• TASK TO COMPLETE:
Print the lines beginning with the one that contains "return [printed(rule_area(number)) for" and ending with the one that contains "bpy.context.view_layer.update()", exactly, both included, and no other lines.
— start MATERIAL FOR THE TASK —
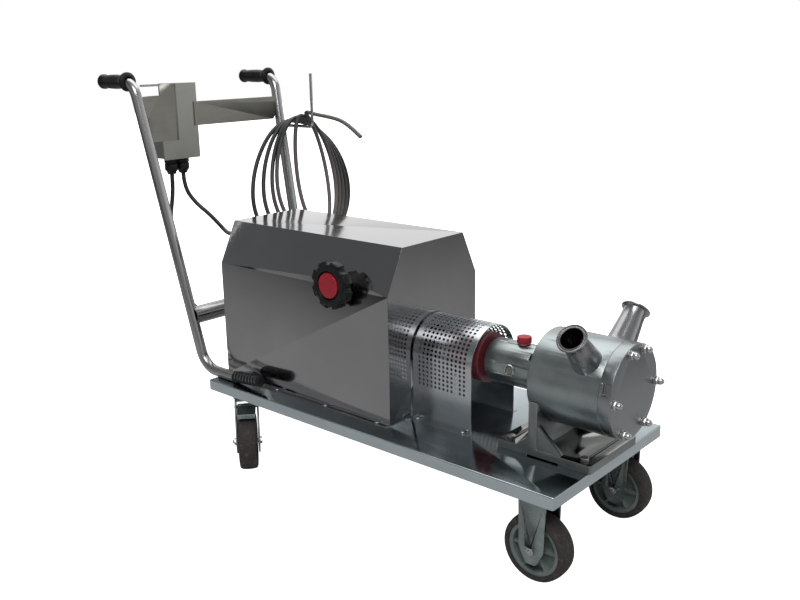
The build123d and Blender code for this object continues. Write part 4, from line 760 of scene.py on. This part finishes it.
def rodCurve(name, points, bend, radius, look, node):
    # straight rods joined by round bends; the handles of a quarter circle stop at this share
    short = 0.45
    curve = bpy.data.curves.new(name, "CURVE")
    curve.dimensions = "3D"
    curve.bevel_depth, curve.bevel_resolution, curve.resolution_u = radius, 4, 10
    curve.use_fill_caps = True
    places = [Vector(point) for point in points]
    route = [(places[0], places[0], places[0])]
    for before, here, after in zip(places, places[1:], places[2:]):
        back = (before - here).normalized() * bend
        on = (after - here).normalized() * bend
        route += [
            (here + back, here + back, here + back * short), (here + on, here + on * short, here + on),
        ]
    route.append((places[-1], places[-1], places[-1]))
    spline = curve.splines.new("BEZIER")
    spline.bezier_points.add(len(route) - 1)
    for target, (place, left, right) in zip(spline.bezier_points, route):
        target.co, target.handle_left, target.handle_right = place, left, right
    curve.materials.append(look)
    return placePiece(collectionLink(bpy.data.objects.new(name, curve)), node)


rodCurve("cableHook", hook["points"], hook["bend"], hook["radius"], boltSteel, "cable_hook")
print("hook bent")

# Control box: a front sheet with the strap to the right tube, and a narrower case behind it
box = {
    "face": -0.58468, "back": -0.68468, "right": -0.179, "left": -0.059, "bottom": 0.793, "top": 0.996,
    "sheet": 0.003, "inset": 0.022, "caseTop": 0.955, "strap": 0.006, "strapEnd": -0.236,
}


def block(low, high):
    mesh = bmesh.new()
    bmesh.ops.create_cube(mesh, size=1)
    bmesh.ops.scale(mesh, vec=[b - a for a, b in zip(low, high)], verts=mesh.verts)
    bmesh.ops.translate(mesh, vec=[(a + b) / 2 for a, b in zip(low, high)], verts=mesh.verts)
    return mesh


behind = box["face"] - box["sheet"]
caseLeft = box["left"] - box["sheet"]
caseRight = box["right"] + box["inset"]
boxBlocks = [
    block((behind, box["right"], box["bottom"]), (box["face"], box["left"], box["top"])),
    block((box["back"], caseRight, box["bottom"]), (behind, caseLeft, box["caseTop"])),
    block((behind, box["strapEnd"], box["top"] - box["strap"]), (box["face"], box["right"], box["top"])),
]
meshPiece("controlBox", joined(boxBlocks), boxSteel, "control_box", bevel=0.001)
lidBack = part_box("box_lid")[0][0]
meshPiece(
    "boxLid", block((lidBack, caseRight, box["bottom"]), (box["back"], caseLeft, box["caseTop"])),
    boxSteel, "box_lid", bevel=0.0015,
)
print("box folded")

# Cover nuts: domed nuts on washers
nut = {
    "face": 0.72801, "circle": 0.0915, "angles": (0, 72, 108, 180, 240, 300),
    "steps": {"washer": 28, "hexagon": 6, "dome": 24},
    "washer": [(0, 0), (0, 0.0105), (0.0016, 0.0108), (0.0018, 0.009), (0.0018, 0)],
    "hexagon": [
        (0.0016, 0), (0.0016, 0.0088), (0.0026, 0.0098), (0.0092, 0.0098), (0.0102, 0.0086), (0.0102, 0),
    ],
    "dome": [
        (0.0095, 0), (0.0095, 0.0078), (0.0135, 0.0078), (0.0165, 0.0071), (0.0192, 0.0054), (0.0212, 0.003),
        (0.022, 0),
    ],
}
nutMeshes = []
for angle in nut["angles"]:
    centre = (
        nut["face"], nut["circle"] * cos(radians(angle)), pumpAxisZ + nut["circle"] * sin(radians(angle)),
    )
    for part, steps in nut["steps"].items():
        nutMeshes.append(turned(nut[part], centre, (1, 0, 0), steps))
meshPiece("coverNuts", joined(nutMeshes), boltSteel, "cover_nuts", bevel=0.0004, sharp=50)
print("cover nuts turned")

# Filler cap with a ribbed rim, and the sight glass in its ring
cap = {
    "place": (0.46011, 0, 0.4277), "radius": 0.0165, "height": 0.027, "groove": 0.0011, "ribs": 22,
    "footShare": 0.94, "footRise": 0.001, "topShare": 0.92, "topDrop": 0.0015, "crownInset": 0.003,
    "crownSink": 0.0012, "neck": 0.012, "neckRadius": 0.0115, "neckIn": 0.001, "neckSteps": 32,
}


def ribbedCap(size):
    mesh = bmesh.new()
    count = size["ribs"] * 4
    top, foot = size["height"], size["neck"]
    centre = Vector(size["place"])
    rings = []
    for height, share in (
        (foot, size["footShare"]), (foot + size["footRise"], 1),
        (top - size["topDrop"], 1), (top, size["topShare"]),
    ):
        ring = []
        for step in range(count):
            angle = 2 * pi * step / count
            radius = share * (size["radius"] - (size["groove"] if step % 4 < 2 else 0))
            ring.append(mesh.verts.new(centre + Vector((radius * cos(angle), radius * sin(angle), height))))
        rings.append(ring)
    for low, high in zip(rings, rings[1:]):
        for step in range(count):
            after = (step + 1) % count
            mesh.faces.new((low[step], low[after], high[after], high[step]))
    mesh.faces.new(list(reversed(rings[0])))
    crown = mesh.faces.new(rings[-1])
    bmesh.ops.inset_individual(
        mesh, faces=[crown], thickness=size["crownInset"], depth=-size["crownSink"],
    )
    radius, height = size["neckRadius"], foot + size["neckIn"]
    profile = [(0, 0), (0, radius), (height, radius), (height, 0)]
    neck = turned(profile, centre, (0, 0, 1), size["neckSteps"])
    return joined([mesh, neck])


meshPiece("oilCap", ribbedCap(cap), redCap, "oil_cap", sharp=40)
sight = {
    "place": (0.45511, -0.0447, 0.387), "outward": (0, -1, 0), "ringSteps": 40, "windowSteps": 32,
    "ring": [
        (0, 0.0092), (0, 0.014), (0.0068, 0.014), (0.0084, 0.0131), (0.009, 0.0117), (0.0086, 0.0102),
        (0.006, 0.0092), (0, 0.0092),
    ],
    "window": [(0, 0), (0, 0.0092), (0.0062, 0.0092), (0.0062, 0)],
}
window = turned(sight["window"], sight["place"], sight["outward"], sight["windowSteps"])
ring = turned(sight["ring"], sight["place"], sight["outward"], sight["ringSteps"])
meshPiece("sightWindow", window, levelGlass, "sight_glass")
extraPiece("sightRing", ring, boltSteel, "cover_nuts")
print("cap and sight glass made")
— end MATERIAL FOR THE TASK —
— start MATERIAL FOR THE TASK —
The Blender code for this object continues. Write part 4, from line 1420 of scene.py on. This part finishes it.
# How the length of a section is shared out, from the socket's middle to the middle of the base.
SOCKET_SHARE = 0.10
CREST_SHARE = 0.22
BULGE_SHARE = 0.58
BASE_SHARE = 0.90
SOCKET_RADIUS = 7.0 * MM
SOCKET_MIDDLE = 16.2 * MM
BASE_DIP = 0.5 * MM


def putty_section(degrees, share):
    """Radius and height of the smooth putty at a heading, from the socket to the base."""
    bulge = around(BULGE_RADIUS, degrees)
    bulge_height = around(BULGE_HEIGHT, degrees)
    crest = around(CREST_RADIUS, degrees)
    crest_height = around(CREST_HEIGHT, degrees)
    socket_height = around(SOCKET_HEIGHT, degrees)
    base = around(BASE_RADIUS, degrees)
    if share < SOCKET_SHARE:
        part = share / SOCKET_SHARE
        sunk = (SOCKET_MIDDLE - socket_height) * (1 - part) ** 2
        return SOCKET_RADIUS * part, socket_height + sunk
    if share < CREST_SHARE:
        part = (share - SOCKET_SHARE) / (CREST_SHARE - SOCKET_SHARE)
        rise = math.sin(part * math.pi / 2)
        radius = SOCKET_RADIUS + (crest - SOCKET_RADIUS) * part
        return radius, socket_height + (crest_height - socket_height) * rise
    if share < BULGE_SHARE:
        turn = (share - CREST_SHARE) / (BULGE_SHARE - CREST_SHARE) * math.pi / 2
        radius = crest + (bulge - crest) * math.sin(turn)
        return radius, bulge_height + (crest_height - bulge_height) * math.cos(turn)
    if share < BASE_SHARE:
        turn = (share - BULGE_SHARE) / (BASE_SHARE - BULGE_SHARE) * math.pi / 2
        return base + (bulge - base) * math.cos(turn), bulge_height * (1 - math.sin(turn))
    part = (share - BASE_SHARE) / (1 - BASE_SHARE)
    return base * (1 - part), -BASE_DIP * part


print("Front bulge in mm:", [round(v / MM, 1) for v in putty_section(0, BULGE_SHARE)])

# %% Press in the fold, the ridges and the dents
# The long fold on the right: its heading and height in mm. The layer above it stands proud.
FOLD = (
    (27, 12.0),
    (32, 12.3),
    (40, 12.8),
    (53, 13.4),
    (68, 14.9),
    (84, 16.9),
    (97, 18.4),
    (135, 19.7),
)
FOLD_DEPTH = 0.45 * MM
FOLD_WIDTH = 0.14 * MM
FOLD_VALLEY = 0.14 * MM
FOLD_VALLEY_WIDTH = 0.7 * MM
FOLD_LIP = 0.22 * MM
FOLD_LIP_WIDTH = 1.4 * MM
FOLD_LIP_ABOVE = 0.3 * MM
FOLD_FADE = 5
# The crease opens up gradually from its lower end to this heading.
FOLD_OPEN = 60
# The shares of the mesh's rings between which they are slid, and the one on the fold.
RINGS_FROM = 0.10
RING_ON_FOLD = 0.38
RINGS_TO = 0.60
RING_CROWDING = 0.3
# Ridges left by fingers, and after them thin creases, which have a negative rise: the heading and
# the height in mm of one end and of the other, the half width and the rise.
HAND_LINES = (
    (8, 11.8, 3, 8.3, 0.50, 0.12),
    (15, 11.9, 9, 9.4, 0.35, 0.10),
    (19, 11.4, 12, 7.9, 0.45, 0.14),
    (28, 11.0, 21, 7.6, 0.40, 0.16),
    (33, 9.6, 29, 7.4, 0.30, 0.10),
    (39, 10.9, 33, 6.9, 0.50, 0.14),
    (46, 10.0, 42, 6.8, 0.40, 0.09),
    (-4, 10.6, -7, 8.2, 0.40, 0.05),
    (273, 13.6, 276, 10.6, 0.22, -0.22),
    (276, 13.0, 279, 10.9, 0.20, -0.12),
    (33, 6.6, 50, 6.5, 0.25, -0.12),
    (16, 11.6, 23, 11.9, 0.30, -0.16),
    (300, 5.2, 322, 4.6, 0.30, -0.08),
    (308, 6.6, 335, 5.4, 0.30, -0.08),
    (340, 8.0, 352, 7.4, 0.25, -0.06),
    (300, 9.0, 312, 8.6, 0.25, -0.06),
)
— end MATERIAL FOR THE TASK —
— start MATERIAL FOR THE TASK —
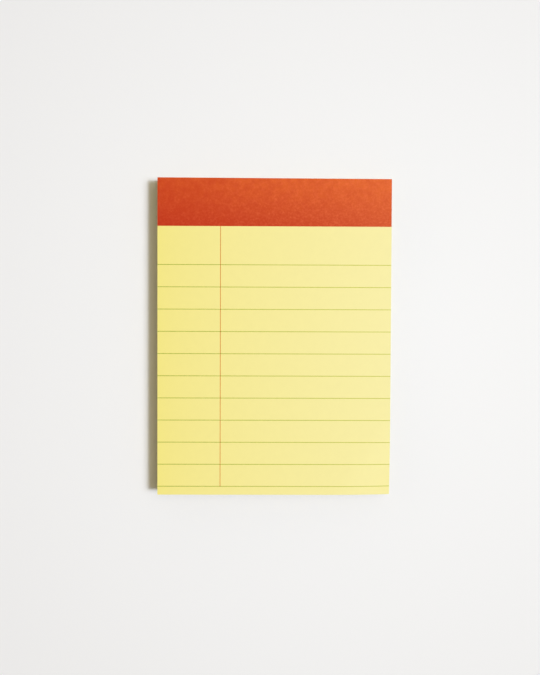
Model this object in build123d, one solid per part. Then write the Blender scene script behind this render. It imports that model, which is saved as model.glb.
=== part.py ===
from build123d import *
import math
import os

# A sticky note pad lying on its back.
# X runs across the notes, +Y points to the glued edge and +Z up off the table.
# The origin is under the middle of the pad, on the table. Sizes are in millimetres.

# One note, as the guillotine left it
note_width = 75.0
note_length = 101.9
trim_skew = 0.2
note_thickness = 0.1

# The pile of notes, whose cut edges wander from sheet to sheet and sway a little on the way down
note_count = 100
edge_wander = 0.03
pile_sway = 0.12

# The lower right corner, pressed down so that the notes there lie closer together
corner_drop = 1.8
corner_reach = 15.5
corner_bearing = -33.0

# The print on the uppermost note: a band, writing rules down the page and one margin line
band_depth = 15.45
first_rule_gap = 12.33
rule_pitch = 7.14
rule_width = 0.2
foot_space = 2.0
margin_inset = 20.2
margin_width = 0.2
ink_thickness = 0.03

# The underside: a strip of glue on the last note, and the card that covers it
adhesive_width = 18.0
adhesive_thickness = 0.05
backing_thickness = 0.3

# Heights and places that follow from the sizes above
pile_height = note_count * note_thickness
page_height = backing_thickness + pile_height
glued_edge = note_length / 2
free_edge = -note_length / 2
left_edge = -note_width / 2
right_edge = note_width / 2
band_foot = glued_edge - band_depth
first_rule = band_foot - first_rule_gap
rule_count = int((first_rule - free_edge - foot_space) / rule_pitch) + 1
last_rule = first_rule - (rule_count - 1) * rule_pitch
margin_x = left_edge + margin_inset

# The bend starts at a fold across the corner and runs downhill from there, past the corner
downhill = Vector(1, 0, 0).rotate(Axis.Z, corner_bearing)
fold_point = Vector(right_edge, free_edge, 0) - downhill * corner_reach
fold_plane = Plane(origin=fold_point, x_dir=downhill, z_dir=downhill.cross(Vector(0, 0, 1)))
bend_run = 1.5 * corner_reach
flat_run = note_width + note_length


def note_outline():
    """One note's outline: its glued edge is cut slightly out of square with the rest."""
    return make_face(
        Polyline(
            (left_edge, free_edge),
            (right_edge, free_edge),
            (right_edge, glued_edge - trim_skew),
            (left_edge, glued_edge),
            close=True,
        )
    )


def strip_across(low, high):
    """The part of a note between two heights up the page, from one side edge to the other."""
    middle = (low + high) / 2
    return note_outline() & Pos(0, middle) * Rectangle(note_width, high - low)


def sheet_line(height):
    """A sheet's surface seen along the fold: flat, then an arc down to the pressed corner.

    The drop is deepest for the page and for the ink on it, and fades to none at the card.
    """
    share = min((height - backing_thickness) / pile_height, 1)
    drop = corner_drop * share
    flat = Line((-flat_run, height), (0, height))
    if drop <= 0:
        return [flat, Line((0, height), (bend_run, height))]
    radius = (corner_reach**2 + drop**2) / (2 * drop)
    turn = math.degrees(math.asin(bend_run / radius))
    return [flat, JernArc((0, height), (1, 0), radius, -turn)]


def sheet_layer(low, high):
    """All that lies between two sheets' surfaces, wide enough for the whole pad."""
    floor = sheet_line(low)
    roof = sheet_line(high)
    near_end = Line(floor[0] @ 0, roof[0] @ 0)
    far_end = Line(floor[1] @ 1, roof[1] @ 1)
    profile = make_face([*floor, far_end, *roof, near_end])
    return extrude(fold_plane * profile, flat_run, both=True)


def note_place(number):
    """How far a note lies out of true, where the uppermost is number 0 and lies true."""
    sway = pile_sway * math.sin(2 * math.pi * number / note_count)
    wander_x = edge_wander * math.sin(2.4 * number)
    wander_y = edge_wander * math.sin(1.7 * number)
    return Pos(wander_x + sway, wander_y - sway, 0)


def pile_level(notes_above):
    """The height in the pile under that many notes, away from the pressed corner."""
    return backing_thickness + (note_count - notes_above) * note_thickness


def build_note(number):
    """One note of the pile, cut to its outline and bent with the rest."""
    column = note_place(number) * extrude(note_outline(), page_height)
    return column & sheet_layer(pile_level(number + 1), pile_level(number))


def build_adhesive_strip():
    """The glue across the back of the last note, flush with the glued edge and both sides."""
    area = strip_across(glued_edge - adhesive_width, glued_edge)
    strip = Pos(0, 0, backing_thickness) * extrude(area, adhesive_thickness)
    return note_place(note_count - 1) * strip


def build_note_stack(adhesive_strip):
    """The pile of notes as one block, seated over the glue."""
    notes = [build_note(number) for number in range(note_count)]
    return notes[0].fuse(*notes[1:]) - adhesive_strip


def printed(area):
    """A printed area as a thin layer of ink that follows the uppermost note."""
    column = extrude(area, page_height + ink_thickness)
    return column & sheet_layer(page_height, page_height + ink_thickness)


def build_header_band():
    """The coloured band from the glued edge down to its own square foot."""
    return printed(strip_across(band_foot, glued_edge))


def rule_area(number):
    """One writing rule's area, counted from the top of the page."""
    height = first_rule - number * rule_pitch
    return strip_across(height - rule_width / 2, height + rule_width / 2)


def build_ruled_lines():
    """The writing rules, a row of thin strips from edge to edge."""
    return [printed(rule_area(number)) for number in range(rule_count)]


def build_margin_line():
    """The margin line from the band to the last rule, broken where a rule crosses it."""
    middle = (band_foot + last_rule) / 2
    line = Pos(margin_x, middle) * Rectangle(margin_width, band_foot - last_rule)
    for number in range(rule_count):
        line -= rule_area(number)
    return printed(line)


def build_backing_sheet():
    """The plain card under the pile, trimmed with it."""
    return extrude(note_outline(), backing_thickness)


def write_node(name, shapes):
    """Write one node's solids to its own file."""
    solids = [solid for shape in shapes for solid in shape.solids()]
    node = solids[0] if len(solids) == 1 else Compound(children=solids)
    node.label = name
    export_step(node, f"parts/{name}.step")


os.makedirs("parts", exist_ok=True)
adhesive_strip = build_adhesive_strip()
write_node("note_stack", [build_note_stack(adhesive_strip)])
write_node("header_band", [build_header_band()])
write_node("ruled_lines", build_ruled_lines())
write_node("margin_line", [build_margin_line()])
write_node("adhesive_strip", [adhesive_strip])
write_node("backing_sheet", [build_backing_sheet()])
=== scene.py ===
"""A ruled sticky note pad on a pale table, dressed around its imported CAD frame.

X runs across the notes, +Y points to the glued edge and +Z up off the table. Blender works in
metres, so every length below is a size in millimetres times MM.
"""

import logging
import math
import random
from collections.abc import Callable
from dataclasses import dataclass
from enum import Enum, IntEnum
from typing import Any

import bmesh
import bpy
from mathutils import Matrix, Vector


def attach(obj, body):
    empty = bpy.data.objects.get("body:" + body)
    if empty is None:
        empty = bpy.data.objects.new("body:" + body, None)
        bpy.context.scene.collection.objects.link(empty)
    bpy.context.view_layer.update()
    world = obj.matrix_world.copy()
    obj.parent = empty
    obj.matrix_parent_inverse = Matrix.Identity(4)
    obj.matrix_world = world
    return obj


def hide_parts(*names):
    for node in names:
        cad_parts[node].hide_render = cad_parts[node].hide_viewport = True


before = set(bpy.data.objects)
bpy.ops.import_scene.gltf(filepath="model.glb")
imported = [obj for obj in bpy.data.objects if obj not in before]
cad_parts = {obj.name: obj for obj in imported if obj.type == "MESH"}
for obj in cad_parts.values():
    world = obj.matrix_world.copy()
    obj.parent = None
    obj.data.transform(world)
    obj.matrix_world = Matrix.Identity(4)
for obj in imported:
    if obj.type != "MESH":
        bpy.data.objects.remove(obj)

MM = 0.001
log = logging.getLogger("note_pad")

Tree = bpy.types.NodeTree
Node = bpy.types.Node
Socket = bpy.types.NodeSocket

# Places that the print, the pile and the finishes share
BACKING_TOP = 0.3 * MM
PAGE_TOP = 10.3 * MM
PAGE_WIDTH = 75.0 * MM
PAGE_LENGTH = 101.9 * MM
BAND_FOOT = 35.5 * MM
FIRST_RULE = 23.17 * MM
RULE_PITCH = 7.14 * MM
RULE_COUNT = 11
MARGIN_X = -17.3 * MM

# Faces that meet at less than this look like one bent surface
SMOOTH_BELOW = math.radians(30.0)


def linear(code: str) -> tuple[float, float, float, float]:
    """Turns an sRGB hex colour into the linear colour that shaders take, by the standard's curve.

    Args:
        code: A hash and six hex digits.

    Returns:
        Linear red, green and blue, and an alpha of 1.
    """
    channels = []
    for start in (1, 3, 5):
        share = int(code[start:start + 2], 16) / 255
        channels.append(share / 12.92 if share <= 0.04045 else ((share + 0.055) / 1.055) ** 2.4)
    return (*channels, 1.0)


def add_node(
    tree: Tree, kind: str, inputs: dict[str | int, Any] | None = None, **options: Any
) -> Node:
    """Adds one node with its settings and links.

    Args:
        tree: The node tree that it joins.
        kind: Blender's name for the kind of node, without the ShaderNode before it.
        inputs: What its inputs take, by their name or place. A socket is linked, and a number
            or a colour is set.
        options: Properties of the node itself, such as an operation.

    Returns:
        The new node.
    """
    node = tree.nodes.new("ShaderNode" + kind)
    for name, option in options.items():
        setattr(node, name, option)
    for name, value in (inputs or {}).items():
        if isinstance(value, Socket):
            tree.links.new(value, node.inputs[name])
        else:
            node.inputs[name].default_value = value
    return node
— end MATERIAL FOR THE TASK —
• TASK RESULT:
    return [printed(rule_area(number)) for number in range(rule_count)]


def build_margin_line():
    """The margin line from the band to the last rule, broken where a rule crosses it."""
    middle = (band_foot + last_rule) / 2
    line = Pos(margin_x, middle) * Rectangle(margin_width, band_foot - last_rule)
    for number in range(rule_count):
        line -= rule_area(number)
    return printed(line)


def build_backing_sheet():
    """The plain card under the pile, trimmed with it."""
    return extrude(note_outline(), backing_thickness)


def write_node(name, shapes):
    """Write one node's solids to its own file."""
    solids = [solid for shape in shapes for solid in shape.solids()]
    node = solids[0] if len(solids) == 1 else Compound(children=solids)
    node.label = name
    export_step(node, f"parts/{name}.step")


os.makedirs("parts", exist_ok=True)
adhesive_strip = build_adhesive_strip()
write_node("note_stack", [build_note_stack(adhesive_strip)])
write_node("header_band", [build_header_band()])
write_node("ruled_lines", build_ruled_lines())
write_node("margin_line", [build_margin_line()])
write_node("adhesive_strip", [adhesive_strip])
write_node("backing_sheet", [build_backing_sheet()])
=== scene.py ===
"""A ruled sticky note pad on a pale table, dressed around its imported CAD frame.

X runs across the notes, +Y points to the glued edge and +Z up off the table. Blender works in
metres, so every length below is a size in millimetres times MM.
"""

import logging
import math
import random
from collections.abc import Callable
from dataclasses import dataclass
from enum import Enum, IntEnum
from typing import Any

import bmesh
import bpy
from mathutils import Matrix, Vector


def attach(obj, body):
    empty = bpy.data.objects.get("body:" + body)
    if empty is None:
        empty = bpy.data.objects.new("body:" + body, None)
        bpy.context.scene.collection.objects.link(empty)
    bpy.context.view_layer.update()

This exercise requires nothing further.